L’école du « Ciné-oeil » exige que le film soit bâti sur les « intervalles », c’est-à-dire sur le mouvement entre les images. Sur la corrélation visuelle des images les unes par rapport aux autres. Sur les transitions d’une impulsion visuelle à la suivante.
La progression entre les images (« intervalle » visuel, corrélation visuelle des images) est (pour le « Ciné-oeil ») une unité complexe. Elle est formée par la somme de différents corrélations dont les principales sont :
1) corrélation des plans (gros, petits, etc.),
2) corrélation des angles de vue,
3) corrélation des mouvements à l’intérieur des images
4) corrélation des lumières, ombres,
5) corrélation des vitesses de tournage.
Sur la base de telle ou telle association de corrélations, l’auteur détermine : 1) l’ordre de l’alternance, l’ordre de succession des bouts filmés, 2) la longueur de chaque alternance (en mètres), c’est à dire en temps de projection, le temps de vision, de chaque image prise séparément. De plus, parallèlement au mouvement entre les images (« intervalle »), on doit tenir compte entre deux images voisines du rapport visuel de chaque image en particulier avec toutes les autres images qui participent à la « bataille du montage » à ses débuts.

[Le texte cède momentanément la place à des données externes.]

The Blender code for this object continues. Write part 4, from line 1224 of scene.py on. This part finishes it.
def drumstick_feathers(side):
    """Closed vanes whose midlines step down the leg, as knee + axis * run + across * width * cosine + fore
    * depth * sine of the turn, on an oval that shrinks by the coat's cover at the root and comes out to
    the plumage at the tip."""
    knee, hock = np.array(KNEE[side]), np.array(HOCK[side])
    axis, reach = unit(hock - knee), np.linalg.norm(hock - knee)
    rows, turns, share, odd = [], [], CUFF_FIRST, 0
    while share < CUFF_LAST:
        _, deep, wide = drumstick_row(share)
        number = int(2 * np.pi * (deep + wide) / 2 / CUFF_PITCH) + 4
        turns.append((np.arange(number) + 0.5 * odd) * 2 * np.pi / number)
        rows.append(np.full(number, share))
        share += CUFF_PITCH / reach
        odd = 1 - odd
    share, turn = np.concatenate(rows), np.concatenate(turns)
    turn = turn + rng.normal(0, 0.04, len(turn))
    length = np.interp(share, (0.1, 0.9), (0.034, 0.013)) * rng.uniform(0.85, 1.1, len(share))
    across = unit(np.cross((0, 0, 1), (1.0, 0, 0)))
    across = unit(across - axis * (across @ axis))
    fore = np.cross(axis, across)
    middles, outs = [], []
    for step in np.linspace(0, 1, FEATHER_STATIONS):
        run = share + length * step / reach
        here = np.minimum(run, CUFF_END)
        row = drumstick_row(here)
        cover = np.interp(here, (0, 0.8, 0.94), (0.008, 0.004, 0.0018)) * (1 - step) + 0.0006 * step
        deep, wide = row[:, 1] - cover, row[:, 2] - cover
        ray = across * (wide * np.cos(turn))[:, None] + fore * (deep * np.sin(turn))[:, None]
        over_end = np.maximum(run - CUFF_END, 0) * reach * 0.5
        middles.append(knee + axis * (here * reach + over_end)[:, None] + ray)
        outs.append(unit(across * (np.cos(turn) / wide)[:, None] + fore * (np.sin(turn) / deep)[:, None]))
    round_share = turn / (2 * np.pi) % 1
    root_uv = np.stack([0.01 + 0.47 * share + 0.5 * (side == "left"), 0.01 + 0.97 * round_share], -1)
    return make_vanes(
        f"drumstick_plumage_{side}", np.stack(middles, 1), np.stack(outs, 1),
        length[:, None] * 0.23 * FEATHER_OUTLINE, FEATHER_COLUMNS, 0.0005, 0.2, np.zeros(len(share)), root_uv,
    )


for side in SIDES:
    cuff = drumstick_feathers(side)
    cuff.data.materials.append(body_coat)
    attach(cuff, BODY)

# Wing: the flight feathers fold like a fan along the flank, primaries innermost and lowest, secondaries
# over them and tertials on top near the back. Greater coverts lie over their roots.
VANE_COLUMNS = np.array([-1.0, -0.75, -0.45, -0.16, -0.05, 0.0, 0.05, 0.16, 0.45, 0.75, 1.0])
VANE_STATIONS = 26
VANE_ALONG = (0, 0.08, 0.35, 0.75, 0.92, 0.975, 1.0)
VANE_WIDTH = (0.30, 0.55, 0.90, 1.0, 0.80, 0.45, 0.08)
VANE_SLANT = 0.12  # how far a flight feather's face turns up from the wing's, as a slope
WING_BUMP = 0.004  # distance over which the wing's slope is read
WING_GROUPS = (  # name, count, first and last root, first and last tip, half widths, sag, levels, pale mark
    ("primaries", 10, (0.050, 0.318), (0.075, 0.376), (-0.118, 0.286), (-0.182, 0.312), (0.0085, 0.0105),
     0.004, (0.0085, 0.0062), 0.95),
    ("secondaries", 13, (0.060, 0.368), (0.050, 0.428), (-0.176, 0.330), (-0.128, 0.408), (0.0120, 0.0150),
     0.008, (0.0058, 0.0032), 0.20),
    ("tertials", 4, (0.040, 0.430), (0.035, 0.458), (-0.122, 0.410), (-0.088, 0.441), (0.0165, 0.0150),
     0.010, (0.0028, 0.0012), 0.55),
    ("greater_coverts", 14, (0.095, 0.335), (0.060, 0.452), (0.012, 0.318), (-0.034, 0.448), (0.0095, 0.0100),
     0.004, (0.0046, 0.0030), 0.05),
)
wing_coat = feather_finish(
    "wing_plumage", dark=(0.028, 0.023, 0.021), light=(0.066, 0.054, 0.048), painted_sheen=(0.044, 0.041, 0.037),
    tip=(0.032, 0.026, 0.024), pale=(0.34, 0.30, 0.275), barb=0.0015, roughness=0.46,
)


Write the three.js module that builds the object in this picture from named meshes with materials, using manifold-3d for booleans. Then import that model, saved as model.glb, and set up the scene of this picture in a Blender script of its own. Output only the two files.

Trouver l’«itinéraire » le plus rationnel pour l’oeil du spectateur parmi toutes ces interactions, interattractions, interrepoussages des images, réduire toute cette multitude d’« intervalles » (mouvement entre les images) à la simple équation visuelle qui exprime le mieux le sujet essentiel du film, telle est la tâche la plus difficile et capitale qui se pose à l’auteur-monteur.
Le « Ciné-oeil » c’est :
je monte lorsque je choisis mon sujet (en choisir un parmi les milliers de sujets possibles),
je monte lorsque j’observe pour mon sujet (réaliser le choix utile parmi mille observations sur le sujet),
je monte lorsque j’établis l’ordre de passage de la pellicule filmée sur le sujet (s’arrêter, parmi mille associations possibles d’images, sur la plus rationnelle en tenant compte aussi bien des propriétés des documents filmés que des impératifs du sujet à traiter).
Monter, cela signifie organiser les bouts filmés (les images) en un film, « écrire » le film au moyen des images tournées, et non choisir des bouts filmés pour faire des « scènes » (déviation théâtrale) ou des bouts filmés pour faire des légendes (déviation littéraire).
Tout film du « Ciné-oeil » est en montage depuis les moment où l’on choisit le sujet jusqu’à la sortie de la pellicule définitive, c’est-à-dire qu’il est en montage durant tout le processus de fabrication du film.
Dans ce montage continu, nous pouvons distinguer trois périodes :
Première période. Le montage est l’inventaire de toutes les données documentaires ayant un rapport direct ou non, avec le sujet traité (que ce soit sous forme de manuscrits, sous forme d’objets, sous forme de bouts filmés, de photographies, de coupures de presse, de livres, etc.). A la suite de ce montage, — Inventaire au moyen de la sélection et de la réunion des données les plus précieuses — le plan thématique se cristallise, se révèle, « se monte ».
Seconde période. Le montage est le résumé des observations réalisées par l’oeil humain sur le sujet traité (montage de ses propres observations ou bien montage des informations fournies par les ciné-informateurs ou éclaireurs).
Le plan tournage : résultat de la sélection et du triage des observations réalisées par l’oeil humain. En effectuant cette sélection, l’auteur prend en considération aussi bien les directives du plan thématique que les propriétés particulières de la « machine-oeil », du « ciné-oeil ».
Troisième période. Montage central. résumé des observations inscrites sur la pellicule par le « ciné-oeil ». Calcul chiffré des groupements de montage. Association (addition, soustraction, multiplication, division et mise entre parenthèse) des bouts filmés de même nature. Permutation incessante de ces bouts-images jusqu’à ce que tous ceux-ci soient placés dans un ordre rythmique où tous les enchaînements de sens coïncideront avec les enchaînements visuels.
Comme résultat final de tous ces mélanges, déplacements, coupures, nous obtenons une sorte d’équation visuelle, une sorte de formule visuelle. Cette formule, cette équation, obtenue à l’issue d’un montage général des ciné-documents fixés sur la pellicule, c’est le film à cent pour cent, l’extrait, le concentré de « je vois », le « ciné-je vois ».